Data records:
▬▬▬▬▬▬▬▬▬▬
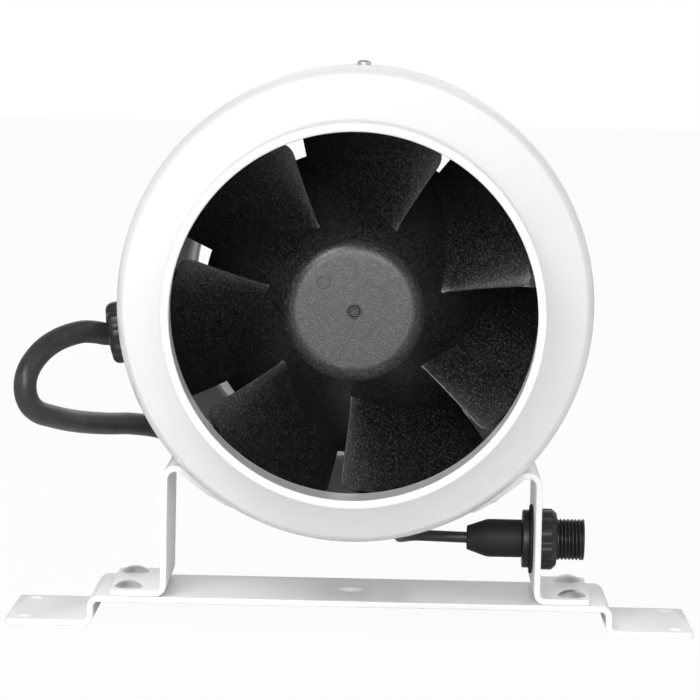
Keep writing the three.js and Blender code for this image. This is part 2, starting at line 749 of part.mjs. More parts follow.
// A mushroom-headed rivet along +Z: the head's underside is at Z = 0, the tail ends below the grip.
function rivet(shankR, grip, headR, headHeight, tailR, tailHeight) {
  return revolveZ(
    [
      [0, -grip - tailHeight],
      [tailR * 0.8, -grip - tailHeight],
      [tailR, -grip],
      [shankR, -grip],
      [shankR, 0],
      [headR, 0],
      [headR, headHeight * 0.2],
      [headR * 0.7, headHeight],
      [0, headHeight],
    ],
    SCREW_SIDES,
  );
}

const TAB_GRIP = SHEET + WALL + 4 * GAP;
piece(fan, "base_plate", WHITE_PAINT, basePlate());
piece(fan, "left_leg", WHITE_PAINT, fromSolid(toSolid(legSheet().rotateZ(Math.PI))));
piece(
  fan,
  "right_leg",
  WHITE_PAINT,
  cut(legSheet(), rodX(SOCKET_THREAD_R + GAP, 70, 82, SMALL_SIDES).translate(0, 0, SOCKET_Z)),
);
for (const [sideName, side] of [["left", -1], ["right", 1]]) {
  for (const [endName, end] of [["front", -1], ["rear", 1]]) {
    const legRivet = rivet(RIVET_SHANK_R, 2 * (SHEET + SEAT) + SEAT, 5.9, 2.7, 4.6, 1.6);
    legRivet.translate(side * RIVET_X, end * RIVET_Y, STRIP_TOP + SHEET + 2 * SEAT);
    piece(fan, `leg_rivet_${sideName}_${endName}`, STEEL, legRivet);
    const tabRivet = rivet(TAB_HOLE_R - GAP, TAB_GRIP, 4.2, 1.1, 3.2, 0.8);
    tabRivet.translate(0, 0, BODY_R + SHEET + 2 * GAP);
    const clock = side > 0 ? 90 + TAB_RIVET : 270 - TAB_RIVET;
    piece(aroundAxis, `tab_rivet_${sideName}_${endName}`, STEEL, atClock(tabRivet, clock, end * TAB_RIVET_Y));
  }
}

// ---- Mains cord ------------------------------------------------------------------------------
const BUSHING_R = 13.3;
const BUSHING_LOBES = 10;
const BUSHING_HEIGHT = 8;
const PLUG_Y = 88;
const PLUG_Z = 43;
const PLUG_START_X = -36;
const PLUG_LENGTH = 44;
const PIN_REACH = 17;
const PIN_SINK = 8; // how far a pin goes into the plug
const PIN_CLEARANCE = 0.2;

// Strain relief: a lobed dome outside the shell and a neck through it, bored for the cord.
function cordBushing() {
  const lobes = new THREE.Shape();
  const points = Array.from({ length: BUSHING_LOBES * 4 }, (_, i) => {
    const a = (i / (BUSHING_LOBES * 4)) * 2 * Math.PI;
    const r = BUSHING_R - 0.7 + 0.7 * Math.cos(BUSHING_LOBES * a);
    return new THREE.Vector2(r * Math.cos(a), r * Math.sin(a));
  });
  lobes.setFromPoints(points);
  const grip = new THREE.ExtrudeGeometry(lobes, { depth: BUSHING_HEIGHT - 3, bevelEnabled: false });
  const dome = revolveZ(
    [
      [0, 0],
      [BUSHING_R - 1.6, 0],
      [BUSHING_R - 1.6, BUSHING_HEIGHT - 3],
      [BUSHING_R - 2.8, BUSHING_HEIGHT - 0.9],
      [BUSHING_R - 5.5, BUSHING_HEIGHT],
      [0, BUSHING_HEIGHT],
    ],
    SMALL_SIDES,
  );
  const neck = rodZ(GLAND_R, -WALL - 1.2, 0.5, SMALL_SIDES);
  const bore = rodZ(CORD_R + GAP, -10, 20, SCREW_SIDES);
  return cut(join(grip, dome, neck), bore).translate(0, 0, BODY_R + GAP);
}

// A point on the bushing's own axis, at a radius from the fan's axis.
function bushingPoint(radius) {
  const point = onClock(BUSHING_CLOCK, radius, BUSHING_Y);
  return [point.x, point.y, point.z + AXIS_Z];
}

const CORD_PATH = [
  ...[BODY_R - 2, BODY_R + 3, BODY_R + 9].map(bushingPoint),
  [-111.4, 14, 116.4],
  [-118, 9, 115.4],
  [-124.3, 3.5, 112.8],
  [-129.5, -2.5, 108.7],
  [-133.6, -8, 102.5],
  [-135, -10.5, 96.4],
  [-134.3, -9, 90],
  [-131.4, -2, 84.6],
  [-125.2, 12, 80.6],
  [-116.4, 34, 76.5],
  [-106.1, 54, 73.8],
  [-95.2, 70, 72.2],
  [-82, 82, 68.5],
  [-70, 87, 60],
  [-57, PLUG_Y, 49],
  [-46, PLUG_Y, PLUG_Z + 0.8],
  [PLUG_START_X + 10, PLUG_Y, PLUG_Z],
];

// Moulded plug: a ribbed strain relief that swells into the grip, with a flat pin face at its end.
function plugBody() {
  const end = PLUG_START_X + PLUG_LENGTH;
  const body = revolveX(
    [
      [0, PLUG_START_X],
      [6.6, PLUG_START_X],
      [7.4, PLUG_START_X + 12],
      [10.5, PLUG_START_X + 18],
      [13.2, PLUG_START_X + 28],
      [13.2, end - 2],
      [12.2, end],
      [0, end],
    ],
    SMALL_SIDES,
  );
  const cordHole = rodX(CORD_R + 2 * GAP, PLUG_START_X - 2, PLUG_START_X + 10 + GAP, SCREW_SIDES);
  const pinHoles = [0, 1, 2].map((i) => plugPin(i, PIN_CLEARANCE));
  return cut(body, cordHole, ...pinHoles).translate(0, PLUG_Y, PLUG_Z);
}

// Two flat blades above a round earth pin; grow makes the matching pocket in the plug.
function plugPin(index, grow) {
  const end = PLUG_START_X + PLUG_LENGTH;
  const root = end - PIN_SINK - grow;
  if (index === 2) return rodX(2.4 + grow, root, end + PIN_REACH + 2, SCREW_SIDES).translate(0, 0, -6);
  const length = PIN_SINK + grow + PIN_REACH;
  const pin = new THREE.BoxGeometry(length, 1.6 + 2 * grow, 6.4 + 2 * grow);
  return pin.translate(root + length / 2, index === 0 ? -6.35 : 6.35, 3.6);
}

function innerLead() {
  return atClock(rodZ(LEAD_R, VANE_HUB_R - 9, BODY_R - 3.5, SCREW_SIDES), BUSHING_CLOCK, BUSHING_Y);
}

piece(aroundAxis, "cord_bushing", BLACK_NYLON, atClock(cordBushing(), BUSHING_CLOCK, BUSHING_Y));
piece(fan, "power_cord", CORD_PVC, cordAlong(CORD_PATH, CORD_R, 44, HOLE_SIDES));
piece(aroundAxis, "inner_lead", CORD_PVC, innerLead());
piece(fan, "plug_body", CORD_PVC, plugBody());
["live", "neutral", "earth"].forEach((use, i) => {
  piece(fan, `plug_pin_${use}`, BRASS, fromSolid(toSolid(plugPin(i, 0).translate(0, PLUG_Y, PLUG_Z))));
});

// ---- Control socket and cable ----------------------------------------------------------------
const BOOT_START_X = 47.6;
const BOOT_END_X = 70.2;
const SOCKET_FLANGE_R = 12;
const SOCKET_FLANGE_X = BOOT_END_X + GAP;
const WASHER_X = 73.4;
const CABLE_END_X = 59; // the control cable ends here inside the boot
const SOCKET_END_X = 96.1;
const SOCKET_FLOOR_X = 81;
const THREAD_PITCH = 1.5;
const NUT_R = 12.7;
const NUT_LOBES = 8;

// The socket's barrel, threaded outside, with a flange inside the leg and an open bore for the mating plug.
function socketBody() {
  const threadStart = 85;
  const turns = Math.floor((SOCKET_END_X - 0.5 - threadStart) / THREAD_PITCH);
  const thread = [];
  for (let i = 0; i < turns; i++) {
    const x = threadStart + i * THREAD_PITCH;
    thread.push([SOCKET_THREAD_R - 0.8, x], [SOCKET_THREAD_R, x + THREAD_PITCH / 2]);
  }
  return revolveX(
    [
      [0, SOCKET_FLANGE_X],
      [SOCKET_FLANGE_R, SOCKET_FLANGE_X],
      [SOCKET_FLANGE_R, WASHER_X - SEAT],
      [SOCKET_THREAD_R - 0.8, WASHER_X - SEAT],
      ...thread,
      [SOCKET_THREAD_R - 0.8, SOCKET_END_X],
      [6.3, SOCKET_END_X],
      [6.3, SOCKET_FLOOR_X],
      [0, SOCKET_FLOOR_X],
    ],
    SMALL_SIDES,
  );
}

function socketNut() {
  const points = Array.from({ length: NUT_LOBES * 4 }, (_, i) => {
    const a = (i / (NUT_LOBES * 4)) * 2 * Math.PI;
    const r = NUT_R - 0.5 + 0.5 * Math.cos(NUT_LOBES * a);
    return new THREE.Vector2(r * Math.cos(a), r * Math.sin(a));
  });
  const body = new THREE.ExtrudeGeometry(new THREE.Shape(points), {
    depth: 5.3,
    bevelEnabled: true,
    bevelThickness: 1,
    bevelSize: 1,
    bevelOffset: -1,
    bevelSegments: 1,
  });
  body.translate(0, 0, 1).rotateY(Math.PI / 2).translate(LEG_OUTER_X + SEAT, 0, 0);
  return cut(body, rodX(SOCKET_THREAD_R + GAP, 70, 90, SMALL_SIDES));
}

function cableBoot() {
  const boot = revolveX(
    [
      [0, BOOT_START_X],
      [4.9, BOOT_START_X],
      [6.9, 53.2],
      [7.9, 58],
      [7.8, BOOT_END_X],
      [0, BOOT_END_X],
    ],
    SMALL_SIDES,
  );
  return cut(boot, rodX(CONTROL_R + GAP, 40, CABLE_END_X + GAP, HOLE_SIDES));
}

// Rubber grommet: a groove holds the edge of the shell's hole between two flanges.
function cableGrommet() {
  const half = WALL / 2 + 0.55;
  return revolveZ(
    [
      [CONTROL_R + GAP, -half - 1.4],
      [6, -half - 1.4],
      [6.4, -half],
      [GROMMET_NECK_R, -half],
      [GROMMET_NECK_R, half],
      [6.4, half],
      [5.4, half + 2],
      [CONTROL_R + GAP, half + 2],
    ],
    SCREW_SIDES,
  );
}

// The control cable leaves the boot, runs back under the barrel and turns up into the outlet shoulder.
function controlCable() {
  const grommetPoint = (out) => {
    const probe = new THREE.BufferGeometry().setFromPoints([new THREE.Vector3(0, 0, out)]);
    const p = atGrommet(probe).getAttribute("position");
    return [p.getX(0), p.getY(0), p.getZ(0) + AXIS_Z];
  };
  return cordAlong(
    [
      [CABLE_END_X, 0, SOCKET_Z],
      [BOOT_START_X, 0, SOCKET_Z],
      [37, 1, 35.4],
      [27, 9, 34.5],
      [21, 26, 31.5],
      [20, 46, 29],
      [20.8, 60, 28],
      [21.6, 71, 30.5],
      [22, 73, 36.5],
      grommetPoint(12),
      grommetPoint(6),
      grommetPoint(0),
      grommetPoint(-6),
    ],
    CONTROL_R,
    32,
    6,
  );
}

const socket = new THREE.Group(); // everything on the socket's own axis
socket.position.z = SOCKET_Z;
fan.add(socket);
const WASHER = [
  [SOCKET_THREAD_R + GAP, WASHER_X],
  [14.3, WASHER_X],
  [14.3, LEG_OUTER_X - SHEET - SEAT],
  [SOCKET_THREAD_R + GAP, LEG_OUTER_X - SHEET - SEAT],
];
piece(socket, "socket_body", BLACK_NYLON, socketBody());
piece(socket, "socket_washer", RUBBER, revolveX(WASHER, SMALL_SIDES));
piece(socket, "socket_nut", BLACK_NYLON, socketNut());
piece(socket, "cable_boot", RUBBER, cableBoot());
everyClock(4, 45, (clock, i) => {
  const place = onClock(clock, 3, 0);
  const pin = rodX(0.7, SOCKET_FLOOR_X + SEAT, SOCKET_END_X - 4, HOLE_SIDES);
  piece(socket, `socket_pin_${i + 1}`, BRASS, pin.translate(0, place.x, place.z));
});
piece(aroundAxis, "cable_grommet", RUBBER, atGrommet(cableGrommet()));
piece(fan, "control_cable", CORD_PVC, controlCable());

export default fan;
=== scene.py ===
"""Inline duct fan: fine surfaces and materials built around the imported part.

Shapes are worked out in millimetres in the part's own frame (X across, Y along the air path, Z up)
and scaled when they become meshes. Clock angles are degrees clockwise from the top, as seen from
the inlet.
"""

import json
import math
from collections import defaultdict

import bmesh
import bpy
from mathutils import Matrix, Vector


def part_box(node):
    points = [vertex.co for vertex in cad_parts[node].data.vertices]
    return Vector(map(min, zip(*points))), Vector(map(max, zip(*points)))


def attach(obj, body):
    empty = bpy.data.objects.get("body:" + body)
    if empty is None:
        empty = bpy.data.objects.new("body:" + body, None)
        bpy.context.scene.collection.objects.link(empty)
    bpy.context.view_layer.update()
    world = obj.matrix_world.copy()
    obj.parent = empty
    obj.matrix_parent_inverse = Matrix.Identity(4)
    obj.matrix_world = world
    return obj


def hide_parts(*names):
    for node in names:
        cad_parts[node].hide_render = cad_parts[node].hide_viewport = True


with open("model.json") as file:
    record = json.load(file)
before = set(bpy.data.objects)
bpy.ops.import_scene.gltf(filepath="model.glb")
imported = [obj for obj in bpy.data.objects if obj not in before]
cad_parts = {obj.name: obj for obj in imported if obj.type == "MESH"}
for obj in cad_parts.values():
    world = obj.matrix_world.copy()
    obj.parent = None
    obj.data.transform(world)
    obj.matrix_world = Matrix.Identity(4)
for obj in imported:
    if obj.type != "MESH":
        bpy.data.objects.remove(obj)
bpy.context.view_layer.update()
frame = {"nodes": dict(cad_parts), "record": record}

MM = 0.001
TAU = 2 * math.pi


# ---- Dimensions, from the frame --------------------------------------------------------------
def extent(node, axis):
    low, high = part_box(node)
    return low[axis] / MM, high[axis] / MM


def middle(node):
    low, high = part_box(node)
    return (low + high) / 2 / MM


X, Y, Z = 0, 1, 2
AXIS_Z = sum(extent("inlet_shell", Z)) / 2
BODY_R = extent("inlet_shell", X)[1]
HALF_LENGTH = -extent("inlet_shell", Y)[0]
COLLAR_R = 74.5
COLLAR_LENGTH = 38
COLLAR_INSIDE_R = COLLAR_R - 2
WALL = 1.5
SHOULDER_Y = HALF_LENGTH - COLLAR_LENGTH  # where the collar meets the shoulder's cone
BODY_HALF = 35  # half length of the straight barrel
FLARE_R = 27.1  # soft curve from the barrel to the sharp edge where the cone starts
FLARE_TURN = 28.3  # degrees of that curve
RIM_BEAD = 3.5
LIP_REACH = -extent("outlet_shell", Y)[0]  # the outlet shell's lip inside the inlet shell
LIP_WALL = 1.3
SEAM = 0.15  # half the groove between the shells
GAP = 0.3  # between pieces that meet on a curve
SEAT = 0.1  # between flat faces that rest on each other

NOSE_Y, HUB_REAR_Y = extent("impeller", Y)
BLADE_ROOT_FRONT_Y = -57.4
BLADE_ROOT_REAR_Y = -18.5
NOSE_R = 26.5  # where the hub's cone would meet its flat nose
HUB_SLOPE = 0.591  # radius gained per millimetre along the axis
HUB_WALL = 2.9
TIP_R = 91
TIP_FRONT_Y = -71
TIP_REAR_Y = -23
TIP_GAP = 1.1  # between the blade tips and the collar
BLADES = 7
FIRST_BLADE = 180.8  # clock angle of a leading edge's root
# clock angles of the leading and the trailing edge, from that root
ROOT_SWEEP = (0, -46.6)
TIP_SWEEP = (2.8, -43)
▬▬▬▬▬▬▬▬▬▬
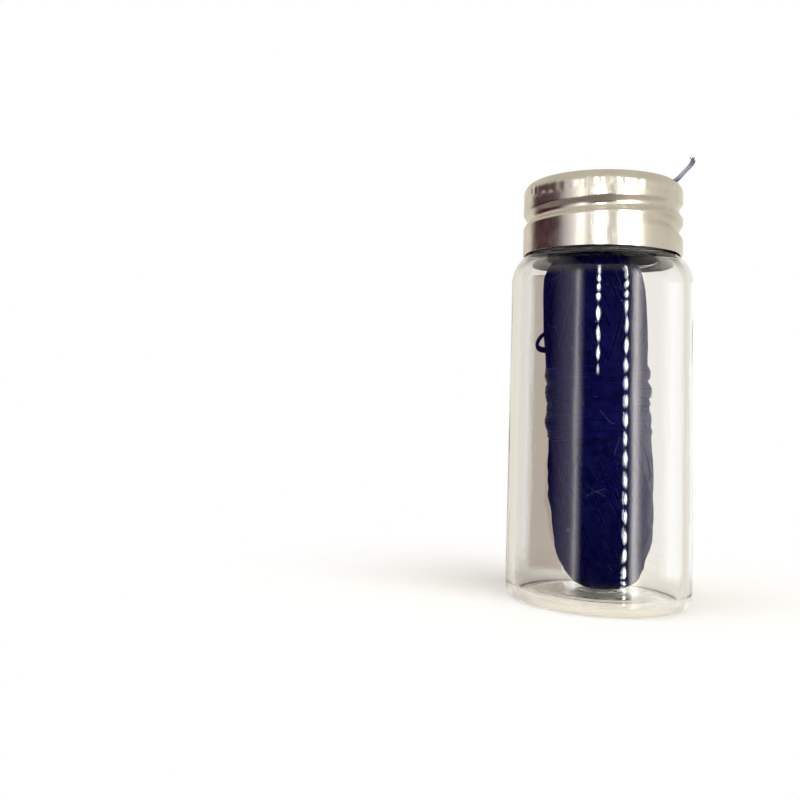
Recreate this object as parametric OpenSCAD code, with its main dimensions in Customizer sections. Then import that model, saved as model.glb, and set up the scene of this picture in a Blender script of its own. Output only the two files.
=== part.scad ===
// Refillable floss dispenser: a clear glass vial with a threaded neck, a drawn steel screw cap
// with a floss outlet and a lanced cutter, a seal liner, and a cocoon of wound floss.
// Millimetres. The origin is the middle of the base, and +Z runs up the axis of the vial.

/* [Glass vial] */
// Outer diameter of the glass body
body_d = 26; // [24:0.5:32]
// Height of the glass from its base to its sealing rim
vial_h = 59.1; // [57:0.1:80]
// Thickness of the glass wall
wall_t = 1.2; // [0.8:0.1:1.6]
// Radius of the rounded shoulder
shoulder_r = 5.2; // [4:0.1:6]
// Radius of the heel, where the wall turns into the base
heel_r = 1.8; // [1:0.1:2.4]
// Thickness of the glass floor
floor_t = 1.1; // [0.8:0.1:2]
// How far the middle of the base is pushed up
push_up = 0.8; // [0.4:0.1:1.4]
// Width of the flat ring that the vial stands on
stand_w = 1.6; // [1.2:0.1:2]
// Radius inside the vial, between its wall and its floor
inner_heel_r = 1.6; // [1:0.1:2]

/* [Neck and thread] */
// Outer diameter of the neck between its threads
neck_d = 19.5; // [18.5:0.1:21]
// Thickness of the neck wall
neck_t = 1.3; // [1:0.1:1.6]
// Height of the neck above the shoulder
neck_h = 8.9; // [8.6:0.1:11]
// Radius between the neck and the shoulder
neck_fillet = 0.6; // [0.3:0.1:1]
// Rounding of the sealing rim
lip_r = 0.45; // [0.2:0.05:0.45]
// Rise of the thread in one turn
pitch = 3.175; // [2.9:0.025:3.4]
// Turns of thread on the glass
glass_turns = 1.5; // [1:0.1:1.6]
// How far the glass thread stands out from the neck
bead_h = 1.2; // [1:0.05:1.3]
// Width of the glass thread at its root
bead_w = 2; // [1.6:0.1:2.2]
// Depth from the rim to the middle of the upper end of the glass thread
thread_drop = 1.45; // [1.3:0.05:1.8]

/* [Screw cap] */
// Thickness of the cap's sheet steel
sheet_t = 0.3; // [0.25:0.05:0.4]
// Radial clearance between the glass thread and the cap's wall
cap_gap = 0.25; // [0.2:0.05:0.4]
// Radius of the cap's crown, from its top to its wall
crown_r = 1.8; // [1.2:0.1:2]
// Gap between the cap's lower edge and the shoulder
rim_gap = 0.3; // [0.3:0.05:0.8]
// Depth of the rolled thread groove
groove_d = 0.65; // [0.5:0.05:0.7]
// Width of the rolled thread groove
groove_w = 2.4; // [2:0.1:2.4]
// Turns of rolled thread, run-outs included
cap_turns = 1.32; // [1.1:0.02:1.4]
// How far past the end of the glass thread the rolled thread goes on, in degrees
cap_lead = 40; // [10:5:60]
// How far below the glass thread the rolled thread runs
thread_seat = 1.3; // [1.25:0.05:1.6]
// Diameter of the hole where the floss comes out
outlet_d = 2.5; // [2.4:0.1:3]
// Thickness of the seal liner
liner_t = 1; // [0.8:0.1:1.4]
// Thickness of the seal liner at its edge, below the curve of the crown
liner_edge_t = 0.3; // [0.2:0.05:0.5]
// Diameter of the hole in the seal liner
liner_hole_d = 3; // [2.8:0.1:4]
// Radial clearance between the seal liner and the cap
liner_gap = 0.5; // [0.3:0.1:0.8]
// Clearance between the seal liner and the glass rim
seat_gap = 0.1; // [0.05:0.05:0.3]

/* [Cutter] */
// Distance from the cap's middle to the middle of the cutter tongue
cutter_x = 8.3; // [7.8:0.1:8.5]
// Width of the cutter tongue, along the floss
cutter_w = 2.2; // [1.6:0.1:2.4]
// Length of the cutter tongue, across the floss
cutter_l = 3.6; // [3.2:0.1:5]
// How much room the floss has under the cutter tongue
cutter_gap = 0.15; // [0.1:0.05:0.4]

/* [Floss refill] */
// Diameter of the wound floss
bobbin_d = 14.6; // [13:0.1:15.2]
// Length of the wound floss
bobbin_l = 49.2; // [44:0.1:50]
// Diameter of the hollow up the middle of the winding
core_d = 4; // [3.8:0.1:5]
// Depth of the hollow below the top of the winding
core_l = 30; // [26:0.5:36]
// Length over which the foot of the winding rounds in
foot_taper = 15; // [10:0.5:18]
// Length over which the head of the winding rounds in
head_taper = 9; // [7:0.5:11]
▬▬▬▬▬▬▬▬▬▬
What the exercise asks: Retype verbatim the lines that run from the line containing "obj.data.transform(world)" to the line containing "return (low + high) / 2 / MM", both inclusive, and no others.

Answer below:
    obj.data.transform(world)
    obj.matrix_world = Matrix.Identity(4)
for obj in imported:
    if obj.type != "MESH":
        bpy.data.objects.remove(obj)
bpy.context.view_layer.update()
frame = {"nodes": dict(cad_parts), "record": record}

MM = 0.001
TAU = 2 * math.pi


# ---- Dimensions, from the frame --------------------------------------------------------------
def extent(node, axis):
    low, high = part_box(node)
    return low[axis] / MM, high[axis] / MM


def middle(node):
    low, high = part_box(node)
    return (low + high) / 2 / MM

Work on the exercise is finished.